ESPN’s April layoffs saw their baseball staff hit particularly hard, and one of the people let go was long-time MLB reporter and columnist Jayson Stark. Stark had been a senior baseball writer with ESPN since 2000, and had been covering the sport since 1979 (first with The Philadelphia Inquirer). He recently spoke to Chuck Wasserstrom for a piece that ran on MLB Trade Rumors, and said while he was sad to leave, he’s still very upbeat about both his time at ESPN and whatever’s next for him:
In late April, Stark – who was used to breaking baseball news – suddenly was about to become news. The word was going to get out that he was no longer working for ESPN, so he provided his own scoop on Twitter: “For 17 yrs I’ve had a dream job covering baseball for ESPN. Today is my last day. Thanks to all the great people at ESPN, MLB & all of you!”
…As a “free agent,” Stark is mulling his next career move. When a decision is made, his 535,000-plus Twitter followers (@jaysonst, for those who don’t) will be among the first to know.
…“There was a period where it felt like every five minutes, someone in baseball or the media universe was calling me and telling me the most incredible stuff I’d ever heard about myself. That was just overwhelming. It was amazing. …“I don’t know how everybody reacts when that happens to them, but I’m so grateful. I really spent weeks trying to return every message, every phone call, every email, every tweet that I could, every Facebook post, every text. It was incredible and gratifying and it was fuel to keep going.
“The second part I think is … all right, how do you handle an event like this? For me, I’m Mr. Positivity anyway, so I’m just looking for that next cool thing to do. I’m taking my time and trying to find that thing.
“The third part of it is … I’ve been busier than you would think I would be. Part of that is just because I thought it was important to wake up every single day with a purpose. My routine is not that different than it’s always been. Pretty much every day, I watch video of the day before in baseball, and I keep my daily books of stuff that I find cool and fun and strange and interesting. I keep my day-by-day books because I want to stay engaged in a sport that I love.
Stark then goes on to talk about how he’s still doing local radio hits on ESPN affiliates, and that part of his goal there is to show how much he still loves baseball:
One thing that I think has always been clear is this was a labor of love for me. It was a dream job for me. I wanted to make clear by the way I went about life after ESPN that I still love it and I will continue to love it. Whatever I do next, I’ll love that. That’s been a big part of it.

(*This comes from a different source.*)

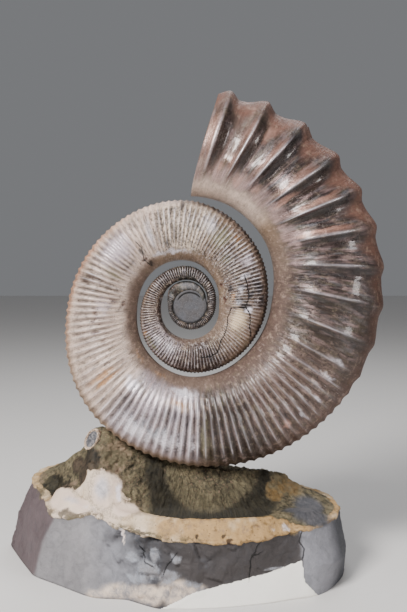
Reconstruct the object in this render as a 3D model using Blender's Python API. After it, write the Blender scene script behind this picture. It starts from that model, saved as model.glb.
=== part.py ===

That’s a pretty optimistic perspective for someone who just lost a dream job, but Stark has always been known for his optimism. There are lots of other interesting tidbits in there, too, including him talking about how he’s looking forward to attending the Baseball Hall of Fame’s Induction Weekend this year (something he couldn’t always do while at ESPN thanks to its proximity to the trade deadline), his discussion of how covering baseball was about building relationships for him (with players and managers, but also with the fans who engaged with him, and the ones who kept particular stat databases and more), his thoughts on interviewing less-prominent players who are often more open with quotes, his comments on how covering the summer trade deadline stacks up to attending the winter meetings, and his story about how he inadvertently spawned a 12-year trivia segment on Mike and Mike:
“Here’s the story of how the Mike & Mike trivia came about. There were certain weeks that there was stuff I wanted to talk about, stuff that I’d written that I wanted to make sure they’d seen. So I’d make sure to send them those ideas or pieces. Well, you probably remember that when I’d write a Rumblings and Grumblings column, I’d always slip a trivia question in there. So one week, I sent them that week’s Rumblings and Grumblings and they saw the trivia question. They said, ‘Hey, this would be fun. Why don’t we try to answer your trivia question?’ They did, and they got it wrong.
“After the show, the producer got on the phone and said, ‘Hey, we have to do this again next week.’ We wound up doing it for 12 years. That’s how the whole Stark trivia thing became a thing. Even though I used to ask trivia questions in columns for years, it just became a thing. Now, even though I’m no longer on Mike & Mike, people are still begging me for trivia. I’ve been throwing trivia questions out there from time to time on Twitter, just because it’s fun and people go crazy over those questions. I even have players tell me they look forward to those questions – like relievers, for example; they take my trivia question, they go out to the bullpen that night and they ask all the other relievers. It really is a way of connecting with people who love baseball as much as I do. That’s my favorite thing about it. That’s one of the best things about social media; it’s just so interactive.
While the world of baseball reporting and sports media has changed dramatically since 2000, as Stark discusses in that piece, it seems likely there will still be plenty of opportunities ahead for him. He’s a highly-respected baseball writer who still clearly loves the game, and he’s someone who’s proven that he’s able to evolve with the times, embracing social media, radio appearances, podcasts and other new elements of the modern world. We’ll see where he lands, but it’s definitely interesting that he’s still covering the sport so closely and that he’s still so upbeat.